• _DO THIS_: Gather all lines in the data that hold the string "materials".
-.-.-
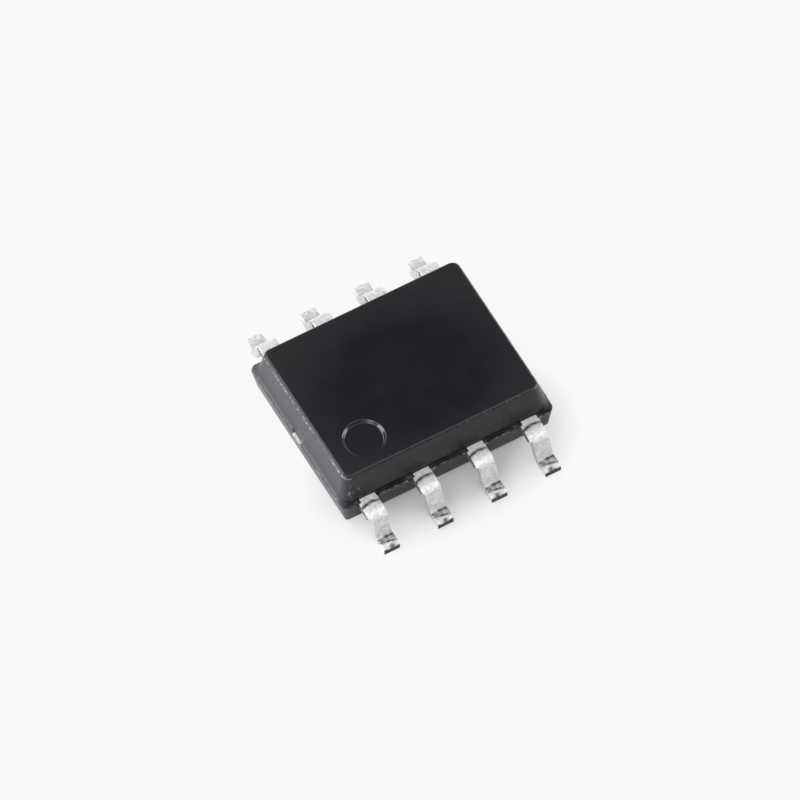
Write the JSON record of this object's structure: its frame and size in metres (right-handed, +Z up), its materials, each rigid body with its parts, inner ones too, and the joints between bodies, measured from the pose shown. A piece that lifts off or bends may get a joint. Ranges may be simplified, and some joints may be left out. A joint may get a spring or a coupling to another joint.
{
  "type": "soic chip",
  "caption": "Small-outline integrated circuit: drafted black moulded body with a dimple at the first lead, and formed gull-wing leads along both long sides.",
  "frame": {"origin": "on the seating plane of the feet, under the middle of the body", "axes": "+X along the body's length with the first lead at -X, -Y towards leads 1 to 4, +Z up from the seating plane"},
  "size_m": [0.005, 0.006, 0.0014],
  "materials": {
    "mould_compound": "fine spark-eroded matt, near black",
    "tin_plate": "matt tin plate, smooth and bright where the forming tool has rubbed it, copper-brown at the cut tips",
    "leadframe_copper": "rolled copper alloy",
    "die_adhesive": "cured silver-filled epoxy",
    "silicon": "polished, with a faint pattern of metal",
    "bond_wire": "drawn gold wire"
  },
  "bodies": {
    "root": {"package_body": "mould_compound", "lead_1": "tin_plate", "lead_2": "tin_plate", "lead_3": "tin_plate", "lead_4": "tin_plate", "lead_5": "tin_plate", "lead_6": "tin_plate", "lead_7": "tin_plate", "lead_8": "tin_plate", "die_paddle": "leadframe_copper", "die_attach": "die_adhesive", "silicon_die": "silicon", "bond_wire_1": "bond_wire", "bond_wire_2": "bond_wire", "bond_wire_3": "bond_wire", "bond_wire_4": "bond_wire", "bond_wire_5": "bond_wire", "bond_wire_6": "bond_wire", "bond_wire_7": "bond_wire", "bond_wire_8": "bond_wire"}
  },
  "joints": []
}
-.-.-
• _SOLUTION FOR THIS TASK_:
Write the JSON record of this object's structure: its frame and size in metres (right-handed, +Z up), its materials, each rigid body with its parts, inner ones too, and the joints between bodies, measured from the pose shown. A piece that lifts off or bends may get a joint. Ranges may be simplified, and some joints may be left out. A joint may get a spring or a coupling to another joint.
  "materials": {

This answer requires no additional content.